Blood – thicker than water?

Anaesthesia Blog, May 2016.

The first use of this phrase was probably in a German proverb (originally: Blut ist dicker als Wasser), Reinhart Fuchs by Heinrich der Glîchezære. By 1670, the modern version was included in John Ray’s collected Proverbs, and later appeared in Sir Walter Scott’s novel Guy Mannering (1815) and in Thomas Hughes’s Tom Brown’s School Days (1857). The June edition of Anaesthesia contains a number of articles that look at how thick blood actually needs to be and why this is important in the peri-operative period.

Anaemia is an increasingly prevalent condition, and has actually been described as an epidemic by the WHO. The Association of Cardiothoracic Anaesthetists (ACTA) undertook their first National Audit which is published here and describes how the rate of anaemia varies in different regions of the UK, from 23% to nearly double at 45%. The major finding of this study was confirmation of the association between anaemia and worse outcomes, and specifically that the lower the haemoglobin concentration is before surgery, the greater the chance of death is after cardiac surgery. In other words, thicker blood is good (except it seems if Hb > 150 g.l-1, which is also associated with increased mortality – is the blood too thick?).

Predicting which patients are more likely to bleed is one of the holy grails of peri-operative care, so that these high-risk patients can be targeted and actively managed. A group of authors used two point-of-care analysers to measure platelet function and found that a measurement performed soon after coming off bypass was best at predicting excessive bleeding. Tests performed at the start of surgery were not predictive, which is important as many manufacturers do recommend measuring at this point as a ‘baseline’, but this study suggests this may not be important. Also of interest was that patients taking pre-operative aspirin or clopidogrel were not more likely to bleed excessively, but anaemic patients were. Back to thicker blood is better!

Postpartum haemorrhage is the leading cause of maternal mortality globally, and this important study looked at the effect of platelets on major haemorrhage. Out of over 6000 deliveries over a one-year period, 356 (6%) women experienced moderate or severe haemorrhage, most commonly due to uterine atony, surgical bleeding or genital tract trauma. However, only 12 women required transfusion of platelets, which is much lower than in major haemorrhage due to trauma or following cardiac surgery, and this is a very interesting finding. Indeed, if the women had a normal platelet count before delivery and did not have placental abruption or other cause of consumptive coagulopathy, they had to bleed 5000 ml before requiring platelet transfusion. All this means that a fixed protocol including platelets is unnecessary for obstetric haemorrhage, and this is certainly relevant to clinical practice in every obstetric unit.

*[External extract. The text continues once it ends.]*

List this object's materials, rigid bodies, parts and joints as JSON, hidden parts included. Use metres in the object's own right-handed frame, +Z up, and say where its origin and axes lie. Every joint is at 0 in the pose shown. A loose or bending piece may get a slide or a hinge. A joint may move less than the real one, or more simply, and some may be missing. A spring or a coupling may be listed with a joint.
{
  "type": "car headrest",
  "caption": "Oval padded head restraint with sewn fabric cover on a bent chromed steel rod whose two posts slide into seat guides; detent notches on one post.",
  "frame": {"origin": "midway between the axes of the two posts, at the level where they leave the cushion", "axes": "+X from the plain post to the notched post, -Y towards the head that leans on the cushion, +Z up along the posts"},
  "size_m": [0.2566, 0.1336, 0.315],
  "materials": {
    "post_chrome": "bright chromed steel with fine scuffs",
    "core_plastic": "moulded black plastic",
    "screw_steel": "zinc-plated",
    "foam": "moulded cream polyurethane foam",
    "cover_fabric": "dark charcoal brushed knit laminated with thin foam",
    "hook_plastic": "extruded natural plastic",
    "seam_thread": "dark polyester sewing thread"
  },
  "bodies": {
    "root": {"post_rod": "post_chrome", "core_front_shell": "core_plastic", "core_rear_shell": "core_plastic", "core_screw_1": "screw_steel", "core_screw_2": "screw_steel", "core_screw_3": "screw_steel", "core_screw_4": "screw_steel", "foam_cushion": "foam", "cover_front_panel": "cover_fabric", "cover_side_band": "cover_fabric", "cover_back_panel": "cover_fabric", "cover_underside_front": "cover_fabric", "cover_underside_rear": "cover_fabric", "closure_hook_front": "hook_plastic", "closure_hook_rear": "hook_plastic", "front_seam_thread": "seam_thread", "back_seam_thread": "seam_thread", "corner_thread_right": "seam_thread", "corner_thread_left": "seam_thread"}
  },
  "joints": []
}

The final study that looked at bleeding was undertaken following major liver resection.  Not many anaesthetists look after these patients in the peri-operative period, but the authors finding that most patients were in fact less likely to bleed (were hypercoagulable – thicker blood?) after surgery, as measured using point-of-care tests, is relevant to all anaesthetists. This implies that instead of bleeding, most patients are at increased risk of thrombosis postoperatively, despite major surgery/transfusion, and that laboratory tests are in fact misleading during the immediate postoperative period. This would mean that prophylactic anti-thrombotic agents such as low-molecular weight heparin should be started earlier, and that laboratory tests should be replaced by point-of-care tests, a fact which is emphasised in this editorial. It really seems to me that the time has come to use point-of-care tests more widely, even once surgery has finished.

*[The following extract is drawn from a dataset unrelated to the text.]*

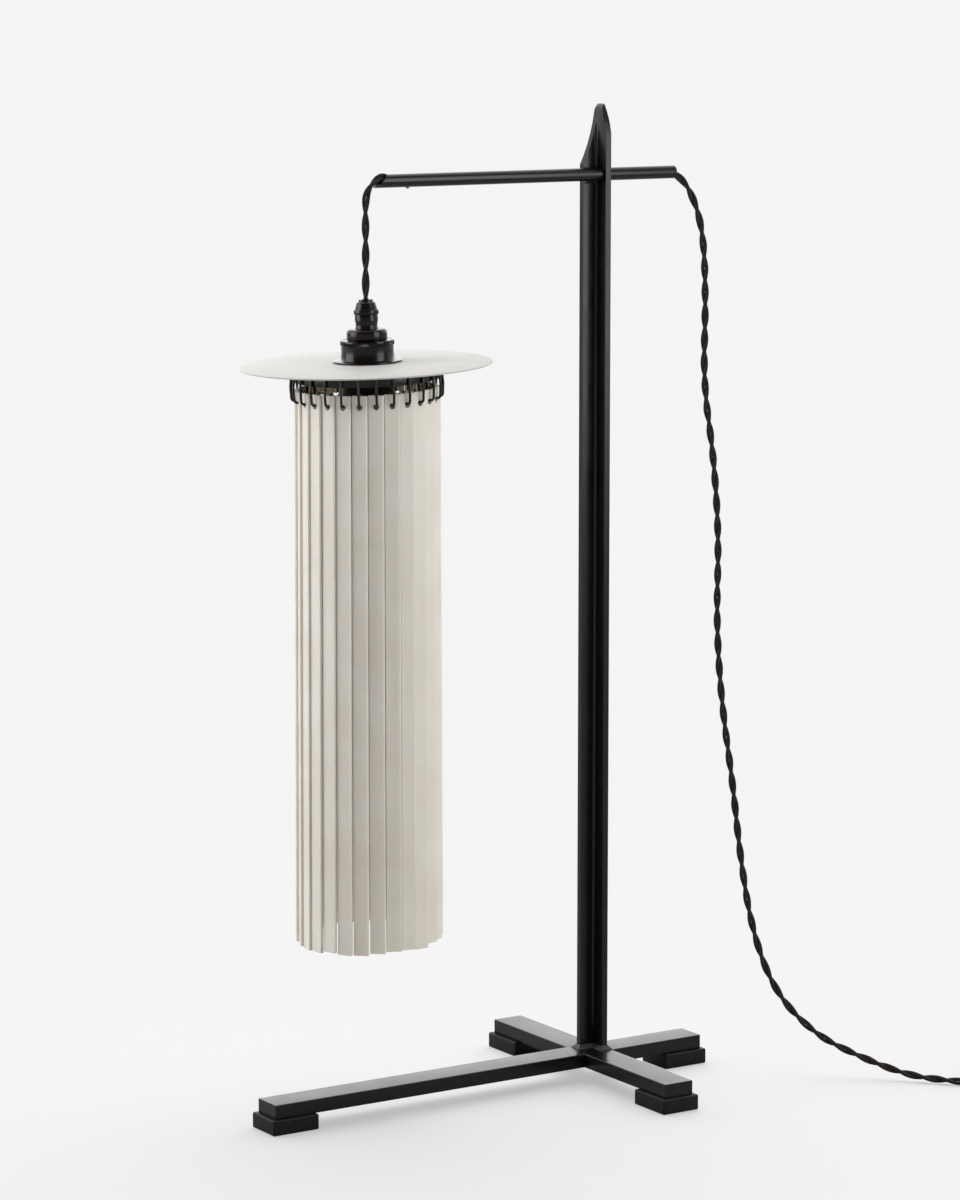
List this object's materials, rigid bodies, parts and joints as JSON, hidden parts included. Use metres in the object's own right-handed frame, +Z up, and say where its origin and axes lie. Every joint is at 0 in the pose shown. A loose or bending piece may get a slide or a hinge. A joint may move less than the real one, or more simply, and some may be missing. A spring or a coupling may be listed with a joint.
{
  "type": "table lamp",
  "caption": "Table lamp with a shade of hanging porcelain strips under a disc, hung by its cord from a welded steel cross stand.",
  "frame": {"origin": "on the table under the middle of the lamp, leaving out the supply cord", "axes": "+Z up along the mast; X along the long foot bar and the arm, with the shade at -X; -Y towards the front foot"},
  "size_m": [0.6769, 0.3534, 0.7708],
  "materials": {
    "black_steel": "satin black",
    "rubber_feet": "matte",
    "cord_fabric": "twisted fabric cord, dark brown",
    "lampholder": "glossy dark bronze",
    "insulator": "plain",
    "brass": "plain",
    "bulb_metal": "plain",
    "bulb_glass": "frosted",
    "plug_plastic": "matte",
    "screw_steel": "plain",
    "porcelain": "unglazed, warm white"
  },
  "bodies": {
    "stand": {"base_long_bar": "black_steel", "base_front_arm": "black_steel", "base_back_arm": "black_steel", "foot_left": "rubber_feet", "foot_right": "rubber_feet", "foot_front": "rubber_feet", "foot_back": "rubber_feet", "mast": "black_steel", "foot_weld": "black_steel", "tube_weld": "black_steel", "arm_tube": "black_steel", "grub_screw": "screw_steel", "cord_in_tube": "cord_fabric", "supply_cord": "cord_fabric", "supply_coil": "cord_fabric", "plug_body": "plug_plastic", "plug_pins": "brass"},
    "mouth_cord": {"cord_bend": "cord_fabric"},
    "drop_cord": {"cord_drop": "cord_fabric"},
    "lamp_head": {"grip_nut": "lampholder", "grip_body": "lampholder", "holder_cap": "lampholder", "holder_body": "lampholder", "holder_insert": "insulator", "screw_shell": "brass", "upper_ring": "lampholder", "lower_ring": "lampholder", "disc": "porcelain", "hook_pan": "black_steel", "hooks": "black_steel", "bulb_base": "bulb_metal", "bulb_glass": "bulb_glass"},
    "hung_strip_01": {"strip_01": "porcelain"},
    "hung_strip_02": {"strip_02": "porcelain"},
    "hung_strip_03": {"strip_03": "porcelain"},
    "hung_strip_04": {"strip_04": "porcelain"},
    "hung_strip_05": {"strip_05": "porcelain"},
    "hung_strip_06": {"strip_06": "porcelain"},
    "hung_strip_07": {"strip_07": "porcelain"},
    "hung_strip_08": {"strip_08": "porcelain"},
    "hung_strip_09": {"strip_09": "porcelain"},
    "hung_strip_10": {"strip_10": "porcelain"},
    "hung_strip_11": {"strip_11": "porcelain"},
    "hung_strip_12": {"strip_12": "porcelain"},
    "hung_strip_13": {"strip_13": "porcelain"},
    "hung_strip_14": {"strip_14": "porcelain"},
    "hung_strip_15": {"strip_15": "porcelain"},
    "hung_strip_16": {"strip_16": "porcelain"},
    "hung_strip_17": {"strip_17": "porcelain"},
    "hung_strip_18": {"strip_18": "porcelain"},
    "hung_strip_19": {"strip_19": "porcelain"},
    "hung_strip_20": {"strip_20": "porcelain"},
    "hung_strip_21": {"strip_21": "porcelain"},
    "hung_strip_22": {"strip_22": "porcelain"},
    "hung_strip_23": {"strip_23": "porcelain"},
    "hung_strip_24": {"strip_24": "porcelain"},
    "hung_strip_25": {"strip_25": "porcelain"},
    "hung_strip_26": {"strip_26": "porcelain"},
    "hung_strip_27": {"strip_27": "porcelain"}
  },
  "joints": [
    {"name": "swing_sideways", "type": "hinge", "parent": "stand", "child": "mouth_cord", "pos_m": [-0.0974, -0.00005, 0.7166], "axis": [1, 0, 0], "range_deg": [-8, 8]},
    {"name": "swing_along_arm", "type": "hinge", "parent": "mouth_cord", "child": "drop_cord", "pos_m": [-0.1084, -0.00005, 0.7054], "axis": [0, 1, 0], "range_deg": [-6, 6]},
    {"name": "twist_on_cord", "type": "hinge", "parent": "drop_cord", "child": "lamp_head", "pos_m": [-0.1084, -0.00005, 0.6292], "axis": [0, 0, 1], "range_deg": [-60, 60]},
    {"name": "strip_01_swing", "type": "hinge", "parent": "lamp_head", "child": "hung_strip_01", "pos_m": [-0.13927, -0.04176, 0.55358], "axis": [-0.7946, 0.6071, 0], "range_deg": [0, 5]},
    {"name": "strip_02_swing", "type": "hinge", "parent": "lamp_head", "child": "hung_strip_02", "pos_m": [-0.1288, -0.04799, 0.55394], "axis": [-0.9132, 0.4076, 0], "range_deg": [0, 5]},
    {"name": "strip_03_swing", "type": "hinge", "parent": "lamp_head", "child": "hung_strip_03", "pos_m": [-0.11718, -0.05163, 0.55435], "axis": [-0.9825, 0.1861, 0], "range_deg": [0, 5]},
    {"name": "strip_04_swing", "type": "hinge", "parent": "lamp_head", "child": "hung_strip_04", "pos_m": [-0.10503, -0.0525, 0.55477], "axis": [-0.999, -0.0453, 0], "range_deg": [0, 5]},
    {"name": "strip_05_swing", "type": "hinge", "parent": "lamp_head", "child": "hung_strip_05", "pos_m": [-0.093, -0.05053, 0.55519], "axis": [-0.9616, -0.2744, 0], "range_deg": [0, 5]},
    {"name": "strip_06_swing", "type": "hinge", "parent": "lamp_head", "child": "hung_strip_06", "pos_m": [-0.08176, -0.04585, 0.55558], "axis": [-0.8725, -0.4886, 0], "range_deg": [0, 5]},
    {"name": "strip_07_swing", "type": "hinge", "parent": "lamp_head", "child": "hung_strip_07", "pos_m": [-0.07189, -0.0387, 0.55593], "axis": [-0.7363, -0.6767, 0], "range_deg": [0, 5]},
    {"name": "strip_08_swing", "type": "hinge", "parent": "lamp_head", "child": "hung_strip_08", "pos_m": [-0.06394, -0.02946, 0.55621], "axis": [-0.5604, -0.8282, 0], "range_deg": [0, 5]},
    {"name": "strip_09_swing", "type": "hinge", "parent": "lamp_head", "child": "hung_strip_09", "pos_m": [-0.05834, -0.01864, 0.5564], "axis": [-0.3542, -0.9352, 0], "range_deg": [0, 5]},
    {"name": "strip_10_swing", "type": "hinge", "parent": "lamp_head", "child": "hung_strip_10", "pos_m": [-0.05538, -0.00681, 0.55651], "axis": [-0.1289, -0.9917, 0], "range_deg": [0, 5]},
    {"name": "strip_11_swing", "type": "hinge", "parent": "lamp_head", "child": "hung_strip_11", "pos_m": [-0.05522, 0.00538, 0.55651], "axis": [0.1034, -0.9946, 0], "range_deg": [0, 5]},
    {"name": "strip_12_swing", "type": "hinge", "parent": "lamp_head", "child": "hung_strip_12", "pos_m": [-0.05788, 0.01727, 0.55642], "axis": [0.3301, -0.9439, 0], "range_deg": [0, 5]},
    {"name": "strip_13_swing", "type": "hinge", "parent": "lamp_head", "child": "hung_strip_13", "pos_m": [-0.0632, 0.02823, 0.55623], "axis": [0.539, -0.8423, 0], "range_deg": [0, 5]},
    {"name": "strip_14_swing", "type": "hinge", "parent": "lamp_head", "child": "hung_strip_14", "pos_m": [-0.07092, 0.03767, 0.55596], "axis": [0.7187, -0.6953, 0], "range_deg": [0, 5]},
    {"name": "strip_15_swing", "type": "hinge", "parent": "lamp_head", "child": "hung_strip_15", "pos_m": [-0.08059, 0.04508, 0.55563], "axis": [0.8597, -0.5108, 0], "range_deg": [0, 5]},
    {"name": "strip_16_swing", "type": "hinge", "parent": "lamp_head", "child": "hung_strip_16", "pos_m": [-0.09172, 0.05005, 0.55524], "axis": [0.9543, -0.2989, 0], "range_deg": [0, 5]},
    {"name": "strip_17_swing", "type": "hinge", "parent": "lamp_head", "child": "hung_strip_17", "pos_m": [-0.10368, 0.05232, 0.55482], "axis": [0.9975, -0.0709, 0], "range_deg": [0, 5]},
    {"name": "strip_18_swing", "type": "hinge", "parent": "lamp_head", "child": "hung_strip_18", "pos_m": [-0.11585, 0.05176, 0.55439], "axis": [0.987, 0.1609, 0], "range_deg": [0, 5]},
    {"name": "strip_19_swing", "type": "hinge", "parent": "lamp_head", "child": "hung_strip_19", "pos_m": [-0.12757, 0.04842, 0.55398], "axis": [0.9233, 0.3841, 0], "range_deg": [0, 5]},
    {"name": "strip_20_swing", "type": "hinge", "parent": "lamp_head", "child": "hung_strip_20", "pos_m": [-0.1382, 0.04246, 0.55361], "axis": [0.8099, 0.5866, 0], "range_deg": [0, 5]},
    {"name": "strip_21_swing", "type": "hinge", "parent": "lamp_head", "child": "hung_strip_21", "pos_m": [-0.14716, 0.03421, 0.5533], "axis": [0.6528, 0.7576, 0], "range_deg": [0, 5]},
    {"name": "strip_22_swing", "type": "hinge", "parent": "lamp_head", "child": "hung_strip_22", "pos_m": [-0.15399, 0.02411, 0.55306], "axis": [0.4604, 0.8877, 0], "range_deg": [0, 5]},
    {"name": "strip_23_swing", "type": "hinge", "parent": "lamp_head", "child": "hung_strip_23", "pos_m": [-0.1583, 0.01271, 0.55291], "axis": [0.2432, 0.97, 0], "range_deg": [0, 5]},
    {"name": "strip_24_swing", "type": "hinge", "parent": "lamp_head", "child": "hung_strip_24", "pos_m": [-0.15987, 0.00062, 0.55286], "axis": [0.0128, 0.9999, 0], "range_deg": [0, 5]},
    {"name": "strip_25_swing", "type": "hinge", "parent": "lamp_head", "child": "hung_strip_25", "pos_m": [-0.15861, -0.0115, 0.5529], "axis": [-0.2183, 0.9759, 0], "range_deg": [0, 5]},
    {"name": "strip_26_swing", "type": "hinge", "parent": "lamp_head", "child": "hung_strip_26", "pos_m": [-0.15459, -0.02301, 0.55304], "axis": [-0.4375, 0.8992, 0], "range_deg": [0, 5]},
    {"name": "strip_27_swing", "type": "hinge", "parent": "lamp_head", "child": "hung_strip_27", "pos_m": [-0.14803, -0.03328, 0.55327], "axis": [-0.6332, 0.774, 0], "range_deg": [0, 5]}
  ]
}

To finish off this blog on blood and bleeding, the new AAGBI Guidelines on transfusion have just been published, and they replace three previous guidelines on blood component therapy, massive haemorrhage and red cell transfusion. They will appear in the journal next month and will be sent round to every anaesthetic department as well as the Chief Executive of every NHS Trust in the UK. Read them yourself and see if blood really is thicker than water, or at least how important it is in the peri-operative period.